In January 2020, Lieber told FBI agents that he “wasn’t completely transparent” in a separate interview with federal investigators two years earlier, according to a video clip of the interrogation played by prosecutors during the December 2021 trial.

Lieber was found guilty on two counts of lying to federal investigators and four counts of tax fraud.

Michael German, a former FBI agent who serves as a fellow at the Brennan Center for Justice at New York University Law School, said the case against Lieber represented an example of the China Initiative’s overreach.

“The China Initiative was designed to stop espionage and trade theft by the Chinese government — it had nothing to do with an academic engaging in tax fraud,” he said. “It was an example of how an initiative designed to address one problem in fact was targeting people who had relationships with individuals or entities in China.”

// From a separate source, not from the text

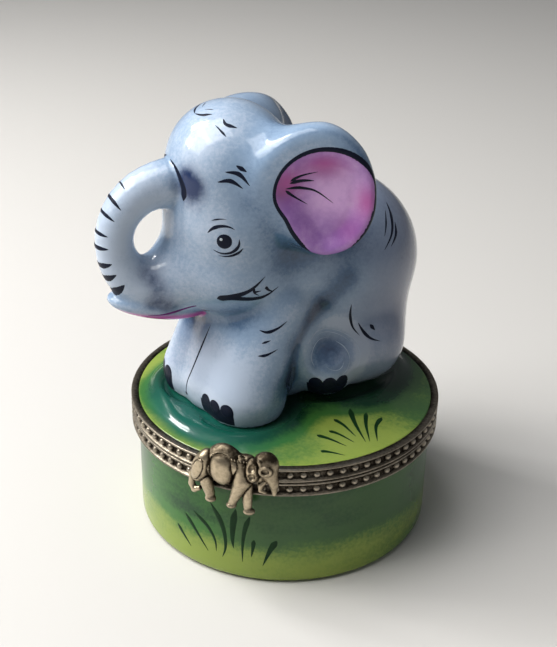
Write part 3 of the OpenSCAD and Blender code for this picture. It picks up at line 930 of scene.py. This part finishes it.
def build_figure():
    step = 0.45
    verts, quads = surface_net(figure_field, (-34, -25, -1.5), (39, 26, 61), step)
    x, _, z = verts.T
    g = head_frame(verts)
    # Painted shade in creases and hollows, from how hemmed in each point is, partly also the paint's
    # airbrushed blue
    crease = (0.40 * closeness(figure_field, verts, 1.5) + 0.34 * closeness(figure_field, verts, 3.5)
              + 0.2 * closeness(figure_field, verts, 8.0))
    low_rear = fraction((8 - x) / 24) * fraction((46 - z) / 26)

    def glow(p, centre, r):
        return bump_at(ball(p, centre, 0), 0, r)

    def both_glow(centre, r):
        return glow(g, centre, r) + glow(g, np.float32(centre) * np.float32([1, -1, 1]), r)

    trunk_part = fraction((g[:, 0] - 19) / 4)
    face_part = fraction((g[:, 0] - 2) / 9) * fraction((g[:, 2] - 20) / 5)
    leg_part = fraction((x - 7) / 7) * fraction((24 - z) / 8)
    rear = fraction((4 - x) / 26)
    mirrored = both_sides(verts)
    sole = ball(mirrored, SOLE, 0)
    # Painted shade: less on the face, more towards the rear away from the light; the trunk and legs carry
    # less blue paint
    crease = crease * (1 - 0.6 * face_part)
    shade = 0.12 + 1.1 * crease + 0.20 * rear - 0.10 * np.maximum(trunk_part, leg_part)
    # Painted shade at the listed places
    for centre, r, amount in BODY_SHADES:
        shade = shade + amount * glow(mirrored, centre, r)
    for centre, r, amount in HEAD_SHADES:
        shade = shade + amount * both_glow(centre, r)
    shade = shade + 0.40 * bump_at(sole, 0, 4.0) - 0.4 * bump_at(sole, 6.2, 1.5)
    # A painted shadow along the crease between the shoulder and the flank
    flank = chain(mirrored, FLANK_SHADOW_PATH, [0.1] * len(FLANK_SHADOW_PATH), 0.5)
    # Mauve-grey towards the low rear, partly the paint and partly painted shade, kept off the flank's
    # painted shadow
    mauve_and_shade = np.clip(0.35 * low_rear + 0.4 * rear, 0, 0.7) * (1 - bump_at(flank, 0, 4))
    shade = shade + 0.60 * bump_at(flank, 0, 2.7)
    # Lighter low down at the rear, taking back some of the painted shade there
    shade = shade - 0.25 * fraction((6 - z) / 6) * fraction((-3 - x) / 5)
    blue = sum(amount * both_glow(centre, r) for centre, r, amount in BLUE_SPOTS)
    ear = np.full(len(verts), 5.0)
    tone = np.zeros(len(verts))
    blush = np.zeros(len(verts))
    for which in (LEFT_EAR, RIGHT_EAR):
        u, v, w = ear_place(g, which)
        inside = outline_distance(u, v, EAR_INSIDE)
        outer = w > -0.5
        painted = outer & (inside < 1)
        ear = np.where(outer, np.minimum(ear, inside), ear)

        def wash(u0, v0, wide, high, amount):
            return amount * np.exp(-((u - u0) ** 2 / wide + (v - v0) ** 2 / high))

        tone = np.where(painted, sum(wash(*w) for w in EAR_TONES), tone)
        blush = np.where(painted, sum(wash(*w) for w in EAR_BLUSHES), blush)
    lip_near = lower_lip(g) < 0.5
    lip = np.where(lip_near, fraction((20.6 + 0.13 * (g[:, 0] - 20) - g[:, 2]) / 0.7), 0)
    values = {"shade": shade, "mauve_and_shade": mauve_and_shade, "blue_spot": blue, "ear": ear, "ear_tone": tone,
              "ear_blush": fraction(blush), "lip": lip}
    return add_mesh("elephant_glazed", figure_to_row(verts), quads, elephant_glaze(), values=values)


def head_to_figure(g):
    return np.float32(g) @ HEAD.T + NECK


def paint_figure():
    """Brush strokes on both sides of the elephant. The left side is drawn; the right is its mirror."""
    def lay(p):
        return settle(figure_field, np.float32(p), 4)

    def slope(p):
        return slope_of(figure_field, p)

    dark = Brush(lay, slope, 1.75)
    # light paints the eyes' painted highlights
    light, pink, toes, pale = [Brush(lay, slope) for _ in range(4)]
    for side in (1, -1):
        def on_head(points):
            start = head_to_figure([(x, 24 * side, z) for x, z in points])
            return throw(start, HEAD @ np.float32([0, -side, 0]))

        def on_body(points):
            return throw([(x, 26 * side, z) for x, z in points], (0, -side, 0))

        for points, width in BROW_STROKES:
            dark.stroke(on_head(points), width, 0.5)
        for points, width in MOUTH_STROKES:
            dark.stroke(on_head(points), width, 0.08)
        for rx, rz, start, end, width in EYE_ARCS:
            dark.stroke(on_head(ellipse(EYE, rx, rz, start, end)), width, 0.35)
        dark.dot(on_head([EYE])[0], 1.45)
        # A painted highlight: a small white glint dot on each eye
        light.dot(on_head([(EYE[0] + 0.5, EYE[1] + 0.4)])[0], 0.27, lift=0.09)
        for points, width in CROWN_STROKES:
            start = head_to_figure([(x, y * side, 62) for x, y in points])
            dark.stroke(throw(start, (0, 0, -1)), width, 0.7)
        for points, width in SIDE_STROKES:
            dark.stroke(on_body(points), width, 0.4)
        ear = LEFT_EAR if side > 0 else RIGHT_EAR
        out = ear["axes"] @ np.float32([0, side, 0])
        angle, reach = rounded_reach(EAR_INSIDE)

        def on_ear(points):
            start = np.float32([(u, 8 * side, v) for u, v in points]) @ ear["axes"].T
            return throw(head_to_figure(start + np.float32(ear["centre"])), -(HEAD @ out))

        angle, reach = angle[::2], reach[::2]
        rim_width = 0.42 + 0.26 * np.clip(1 - np.cos(angle - 0.2), 0, 1.6)
        rim = on_ear(zip(reach * np.cos(angle), reach * np.sin(angle)))
        dark.stroke(rim, rim_width, 0, tail=1, steps=len(rim))
        for points, width in EAR_VEINS:
            dark.stroke(on_ear(points), width, 0.2)
        to_side = np.float32([1, side, 1])
        dark.stroke(head_to_figure(TRUNK_ROOT * to_side), 1.0, 0.85)
        pink.stroke(head_to_figure(LIP_LINE * to_side), 0.8, 0.8, tail=0.6)
        for r, start, end, width in SOLE_ARCS:
            pale.stroke(on_body(ellipse((SOLE[0], SOLE[2] - 0.8), r, r, start, end)), width)
    for centre, foot_r, directions, middle, r in TOES:
        for toe in np.radians(directions):
            x, y = centre[0] + foot_r * math.cos(toe), centre[1] + foot_r * math.sin(toe)
            toes.dot((x, y, middle), r)
            down = [(x, y, z) for z in (middle, middle * 0.7, middle * 0.3, -0.1)]
            toes.stroke(down, 2.7 * r, 0, tail=1)
    loop = TRUNK_PATH - np.float32([TRUNK_LOOP[0], 0, TRUNK_LOOP[1]])
    bearing = np.degrees(np.arctan2(loop[:, 2], loop[:, 0]))
    starts, outward = [], []
    for direction, _, half_fan in TRUNK_RINGS:
        reach = np.interp(direction, bearing, np.hypot(loop[:, 0], loop[:, 2]))
        d = math.radians(direction)
        core = np.float32([TRUNK_LOOP[0] + reach * math.cos(d), 0, TRUNK_LOOP[1] + reach * math.sin(d)])
        for a in np.radians(np.linspace(half_fan, -half_fan, 7)):
            outward.append((math.cos(a) * math.cos(d), math.sin(a), math.cos(a) * math.sin(d)))
            starts.append(core + 9 * np.float32(outward[-1]))
    rings = throw(head_to_figure(starts), -np.float32(outward) @ HEAD.T).reshape(len(TRUNK_RINGS), -1, 3)
    for (_, width, _), ring in zip(TRUNK_RINGS, rings):
        dark.stroke(ring, width, 0.25, tail=0.5)
    leg_line = throw([(30, 1.0, 16.6), (30, 0.2, 12), (30, -0.6, 7.5), (30, -1.6, 2.4)], (-1, 0, 0))
    dark.stroke(leg_line, 0.3, 0.3, tail=0.5)
    dark.dot(throw([(30, -1.65, 2.0)], (-1, 0, 0))[0], 0.4)
    return (dark.finish("figure_strokes", dark_paint, figure_to_row),
            pink.finish("lip_lines", lip_paint, figure_to_row),
            toes.finish("toes", dark_paint, figure_to_row),
            pale.finish("sole_lines", pale_paint, figure_to_row),
            light.finish("eye_lights", glint_paint, figure_to_row))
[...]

German said the program spurred anti-Asian bias.

“This has been a long-standing problem, and I think the China Initiative just crystallized the bias that was already apparent in these Chinese espionage investigations,” he said.

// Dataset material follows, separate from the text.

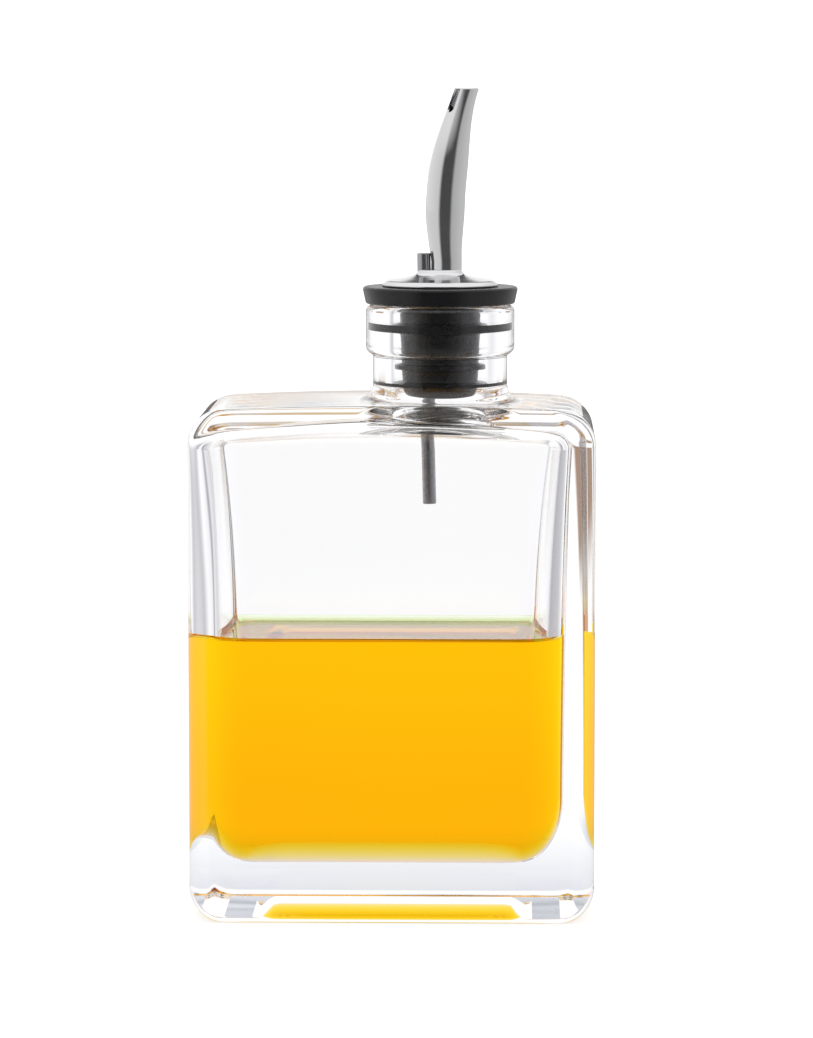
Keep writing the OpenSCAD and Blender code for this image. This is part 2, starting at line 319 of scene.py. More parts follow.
def arch_z(x, y):
    """Height of the underside: arched front to back, with short slopes at its ends."""
    v = min(abs(y) / PUSH_UP_HALF_D, 1)
    end = min(max(PUSH_UP_HALF_W - abs(x), 0) / PUSH_UP_SLOPE, 1)
    return PUSH_UP * (1 - v * v) * eased(end)


def underside_rings():
    """From the middle of the base out to the start of the base's rounding."""
    rim_w = half_w - OUTLINE_R
    rim_d = half_d - RIM_LOW_R
    rings = []
    for share in [0.02] + [k / 24 for k in range(1, 25)]:
        points = outline(rim_w * share, rim_d * share, PULLED_EDGE_R * share)
        rings.append([Vector((p.x, p.y, arch_z(p.x, p.y))) for p in points])
    return rings


def rounding(t):
    """How far a rounding has pulled in from the wall, and is still clear of the flat, as shares of it."""
    a = math.radians(90 * t)
    return 1 - math.cos(a), 1 - math.sin(a)


def rounded_outline(rim_r, inset):
    """The body's outline where its roundings have pulled it in by a share of their radii."""
    edge_r = lerp(EDGE_R, PULLED_EDGE_R, inset)
    return outline(half_w - OUTLINE_R * inset, half_d - rim_r * inset, edge_r)


def wall_rings():
    """From the base's rounding up the outside to the end of the shoulder's."""
    rings = []
    steps = 16
    for k in range(steps + 1):
        inset, drop = rounding(1 - k / steps)
        points = rounded_outline(RIM_LOW_R, inset)
        rings.append([Vector((p.x, p.y, edge_height(p, RIM_LOW_R) * drop)) for p in points])
    z_low, z_high = OUTLINE_R, SHOULDER_Z - OUTLINE_R
    for z in straight(z_low, z_high, 40)[1:]:
        rings.append(flat_ring(outline(half_w, half_d, EDGE_R), z))
    for k in range(steps + 1):
        inset, drop = rounding(k / steps)
        points = rounded_outline(RIM_R, inset)
        rings.append([Vector((p.x, p.y, crown_z(p.x) - edge_height(p, RIM_R) * drop)) for p in points])
    return rings


def edge_height(p, rim_r):
    """Height of the rounding at p: the outline's on the sides, the rim's on the front and back."""
    return lerp(rim_r, OUTLINE_R, side_share(p, half_w, OUTLINE_R + EDGE_R, half_d, rim_r + EDGE_R))


def side_share(p, hw, reach_w, hd, reach_d):
    """How much of a rounding at p belongs to the sides, and not to the front or back, from 0 to 1."""
    side = min(max((abs(p.x) - (hw - reach_w)) / reach_w, 0), 1)
    front = min(max((abs(p.y) - (hd - reach_d)) / reach_d, 0), 1)
    return side ** 4 / (side ** 4 + front ** 4 + 1e-9)


def shoulder_rings(start):
    """Across the shoulder from its outer outline to the foot of the neck's flare."""
    flare_r = NECK_R + NECK_FLARE_R
    target = circle_outline(flare_r)
    rings = []
    for k in range(1, 25):
        t = 1 - (1 - k / 24) ** 1.3
        ring = [lerp(Vector((a.x, a.y)), b, t) for a, b in zip(start, target)]
        rings.append([Vector((p.x, p.y, crown_z(p.x))) for p in ring])
    return rings


def neck_rings():
    """Up the outside of the neck, over the lip and down the bore."""
    foot = SHOULDER_Z + CROWN
    rings = []
    for k in range(1, 13):
        out, rise = rounding(k / 12)[::-1]
        sway = 1 - k / 12
        rings.append([
            Vector((p.x, p.y, foot + NECK_FLARE_R * rise + sway * (crown_z(p.x) - foot)))
            for p in circle_outline(NECK_R + NECK_FLARE_R * out)
        ])
    bead_z = lip_z - RING_H
    fillet_z = bead_z - RING_FILLET
    bead_top = bead_z + BEAD_R
    mouth_z = lip_z - MOUTH_R
    bore_low = CEILING_Z + THROAT_H + THROAT_BLEND
    profile = [(NECK_R, z) for z in straight(foot + NECK_FLARE_R, fillet_z, 8)[1:]]
    profile += arc((NECK_R + RING_FILLET, fillet_z), RING_FILLET, 180, 90, 5)
    profile += arc((RING_R - BEAD_R, bead_top), BEAD_R, -90, 0, 12)
    profile += [(RING_R, z) for z in straight(bead_top, lip_z - LIP_R, 10)[1:]]
    profile += arc((RING_R - LIP_R, lip_z - LIP_R), LIP_R, 0, 90, 10)
    profile += arc((BORE_R + MOUTH_R, mouth_z), MOUTH_R, 90, 180, 8)
    profile += [(BORE_R, z) for z in straight(mouth_z, bore_low, 16)[1:]]
    return rings + [flat_ring(circle_outline(r), z) for r, z in profile]


def hollow_sides(z):
    """The hollow's left and right walls at a height: the right one leans out towards the shoulder."""
    t = min(max((z - floor_z) / (CEILING_Z - floor_z), 0), 1)
    return -half_w + WALL_LEFT, half_w - lerp(WALL_RIGHT_LOW, WALL_RIGHT_HIGH, t * t)


def hollow_edge_r(z):
    """Radius of the hollow's vertical edges at a height."""
    t = min(max((z - HOLLOW_EDGE_LOW_Z) / (CEILING_Z - HOLLOW_EDGE_LOW_Z), 0), 1)
    return lerp(HOLLOW_EDGE_LOW_R, HOLLOW_EDGE_HIGH_R, t * t)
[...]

Academics and advocates previously called on the Biden administration to wind down the initiative, warning of a chilling effect on academic collaboration abroad. In a Jan. 5 letter to President Joe Biden, more than 50 organizations — including the Brennan Center, Asian Americans Advancing Justice, and APA Justice Task Force — urged Biden to end the program.

“We respectfully request that your administration end the Justice Department’s ‘China Initiative,’ and take further steps necessary to combat the pervasive racial bias and targeting of Asian American and Asian immigrant scientists, researchers, and students,” the letter said.

Robert A. Fisher — a defense attorney for MIT professor Gang Chen, who was charged under the China Initiative in 2021 before his case was dropped by prosecutors last January — said the DOJ’s move to nix the program came as no surprise.

“It seems like they’re really just getting back to the roots of the program which were anti-espionage, trade secret theft, economic espionage — going after legitimate spies in the U.S., which is what they should have been doing all along — and away from what it morphed into, which were the grant fraud cases,” he said.

However, the program’s closure is unlikely to affect Lieber’s conviction, Fisher said.

“They knew the Lieber case was going to trial in December — it was under this administration,” he said. “I think the review was clearly going on then. I’m sure the Lieber case was received, and the decision was made that his case would have been done regardless.”

On Feb. 7, attorneys for Lieber filed a motion for an acquittal or a new trial, over a month after his initial conviction.

Lieber’s attorney, Marc L. Mukasey, did not respond to a request for comment.

The U.S. Attorney’s Office of Massachusetts declined to comment on Lieber’s case.